At 9 weeks old, their digestive systems are still very, very sensitive, so I would be very careful with the Milk Bones. The last thing you want is puppy diarrhea! What we do is put some of Tucker's normal food in his Kong and he loves it. I would really hold off on the treats for now until she gets a little older.


----------



## americangolden (Aug 11, 2008)

Ok well what should we use then for working on recall with her? We have been giving her milkbone treats for potty training etc with her and she hasn't had diarreha at all. When is it safe to start using treats then?


----------



## LibertyME (Jan 6, 2007)

Some puppies do have very sensitive tummies and she is still getting accustomed to so many life changes - however if she is tolerating the puppy biscuits, break them up into small bits....bigger is not better for most dogs...they would rather have more smaller cookies rather then one big cookie...
Cheerios are also often loved and tolerated well...
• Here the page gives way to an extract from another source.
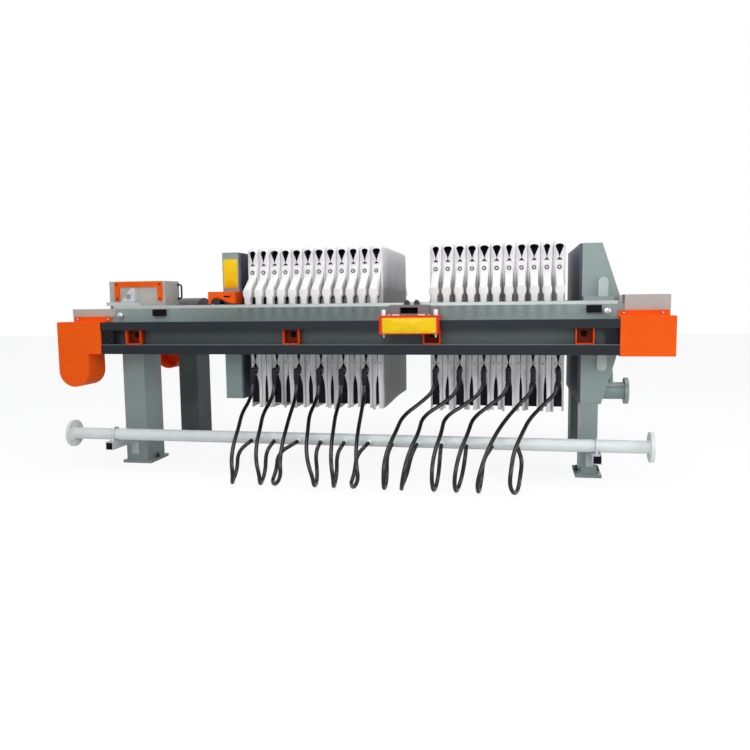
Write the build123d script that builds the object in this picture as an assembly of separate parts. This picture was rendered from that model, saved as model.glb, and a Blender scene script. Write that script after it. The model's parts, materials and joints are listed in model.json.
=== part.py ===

Dont under estimate her own kibble - she can work for her supper!
When they are hungry, their own food is pretty inspirational! So time your recall games before her mealtimes..

As she gets older, 
Natural Balance makes a dehydrated wet dog food that comes in a sausage-like tube....much loved treat around here...
I make my own tuna/salmon treats...
Very small bits (pencil eraser size or even smaller) of boiled chicken
Roast beef
cheese
hotdogs

Do yourself a favor and only introduce one different treat at a time to see how it is tolerated and do it over a weekend ...just incase she gets the trots, you wont have to spend a sleepless night and then have to go to work early the next morning!


----------



## Bock (Jun 23, 2008)

Although not the healthiest, Bil-Jac liver treats are really good, especially when training. They come in little sizes too that are just about perfect for fast reward. My westie puppy loves them when clicker training.


----------



## americangolden (Aug 11, 2008)

Ok cool. Yeah i noticed today when I was doing a little training with her I tried using her purina pro puppy food and she seemed to want to get that from me more than the milkbone treats Lol..


----------



## Tailer'sFolks (Feb 27, 2007)

Tailer was about 13 months before he could tolerate Milk Bone's! (Now, He loves gong to the bank and getting bisquits.) He had the runs a few hours later anytime he got one. Liver treats where not good either, the runs. Most treats did not settle well with him. 

He is not food motivated...our only obiedance class was a real challenge...I tried hot dogs, toasted hot dogs, chunks of cheese or chicken. I'd even stop at the store on the way to class and get a thin slice of ham, roast beef and turkey...I'd tear the slices into tiny chunks and Tailer would woof them into his mouth and then...pheww, spit it right out! 

At the Vets they would give him a "Moose Turd" size treat and he loved them. They are diet dog food, so I don't mind them as much...but they are big for training. He does get one for quick pee's n poop's. And after Last Minute Pee's n Poop's & Final Perimeter Check, he get three...he can count! Give him 4 and he is confused! 2 and he's looking like...Huaaa...can't you count...one more please!

We finally settled on tons of AttaBoys and games of Tennis Ball Chase for treats. Good Luck!


----------



## marshab1 (Aug 28, 2006)

Tinkerbell won't eat Milk-bone treats. So we use lot of different things.

But at that age when we were doing a lot of training. Charlee Bears were a great treat they come in cheese and liver flavors, only 3 calories each, and are small and dogs love them.


----------



## mm03gn (Sep 24, 2008)

We found the BEST treat when Bailey was really young was SPAM! Our puppy school actually recommended it... it was gross to cut up, but you can cut it into very small cubes so you don't give them very much at one time...I would cut it up and then separate into a couple of baggies so that at any training session you can just grab a baggie from the fridge and go! For some reason the pups went NUTS for the stuff...


----------



## Tailer'sFolks (Feb 27, 2007)

Another use for SPAM...I'll try it! It may be THE Treat of Choice!!


----------



## GramercyLily (Aug 19, 2008)

I highly recommend the Wellness puppy treats. They are soft and easy to tear into smaller bits. They have limited ingredients, and were a big success with Lily.


----------



## Maximo and Sam (Jul 29, 2013)

My vet told me if i gave my dog 'real' food (chicken, rice, meats, etc) my dog will never again would want his dog food. is this real?


----------



## MomMom (Mar 29, 2013)

We use Zuke's Mini Naturals Peanut Butter for training and Newman's Own Turkey and Sweet Potato for a "cookie" treat.


----------